2. Scalability and Long-Term Growth
Off-the-shelf solutions are built to scale for average use cases. As organizations grow, limitations emerge in performance, customization, data handling, or pricing.
Custom software is designed with growth assumptions from the start. Architecture, infrastructure, and data models can be aligned with expected scale rather than imposed constraints.
This becomes especially important for enterprises and fast-growing companies.
3. Integration Requirements
Modern organizations rely on multiple systems such as ERP, CRM, analytics platforms, and third-party services. Off-the-shelf tools often provide limited or rigid integrations.
Custom software enables deep, reliable integrations that reflect real operational needs. This reduces manual work, data inconsistencies, and operational risk.
4. Security and Compliance
Packaged software follows general security standards but may not meet specific regulatory or internal security requirements. Organizations operating in healthcare, finance, education, or regulated industries often face this challenge.
Custom software allows security and compliance requirements to be built directly into the system design.
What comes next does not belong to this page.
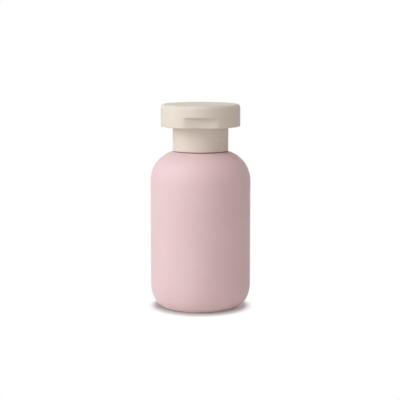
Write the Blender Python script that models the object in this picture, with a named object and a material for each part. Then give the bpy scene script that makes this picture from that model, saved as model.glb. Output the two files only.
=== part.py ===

This includes access controls, audit trails, data residency, and compliance workflows.
5. Total Cost of Ownership
Off-the-shelf solutions appear cheaper initially, but long-term costs often increase through licensing fees, user limits, add-ons, and workarounds.
Custom software typically requires higher upfront investment but offers predictable long-term costs and avoids recurring licensing escalation. Over time, total cost of ownership may be lower when efficiency gains and reduced dependency are considered.
When Off-the-Shelf Software Makes Sense
Off-the-shelf solutions are a good choice when:
- Business processes are standard and unlikely to change
- Speed of deployment is critical
- Budget constraints are significant
- Integration requirements are minimal
- Scalability needs are moderate
For early-stage organizations or teams validating processes, packaged software can be a practical starting point.
When Custom Software Is the Better Choice
Custom software is often the better option when:
- Business workflows are unique or complex
- Integration with multiple systems is required
- Scalability and performance are critical
- Security and compliance requirements are strict
- Software supports core revenue or operations
In these cases, custom solutions reduce friction, improve efficiency, and support long-term growth.
A Common 2026 Hybrid Approach
Many organizations adopt a hybrid strategy. They use off-the-shelf tools for commodity functions such as email or accounting, while investing in custom software for core operations.
This approach balances speed and flexibility while ensuring critical systems are designed for the business rather than forcing the business to adapt.
Decision Framework for Business Leaders
Before deciding, ask:
- Is this software supporting a core business function
- Will our needs change significantly in the next three to five years
- Do we require deep integrations
- Are security and compliance critical
- What is the long-term cost, not just the initial price
Clear answers to these questions usually make the decision obvious.
How Anchor Points Helps Businesses Choose the Right Path
At Anchor Points, we help organizations evaluate whether custom software or off-the-shelf solutions best support their goals. We focus on understanding operational complexity, growth plans, and risk exposure before recommending an approach.
Our teams deliver Web Application Development Services and Custom Software Development that align technology with business strategy. Whether modernizing existing systems or building new platforms, we ensure decisions are scalable, secure, and cost-effective.
Final Thoughts
In 2026, the choice between custom software and off-the-shelf solutions is not about technology preference. It is about strategic fit.
Organizations that evaluate scalability, integration, security, and long-term cost make better decisions and avoid costly rework. With the right approach, software becomes an asset that supports growth rather than a constraint.
If you are evaluating custom software or packaged solutions, contact Anchor Points for expert guidance tailored to your business.
FAQs
Is custom software always more expensive than off-the-shelf solutions
Not always. While upfront costs are higher, long-term ownership costs can be lower depending on scale and usage.
Can businesses switch from off-the-shelf to custom software later
Yes. Many organizations start with packaged tools and migrate to custom solutions as complexity increases.
How long does custom software development take
Timelines vary based on scope and integrations. Projects typically range from a few months to a year.
Do off-the-shelf tools scale for enterprise use
Some do, but many impose limitations that become costly or restrictive at scale.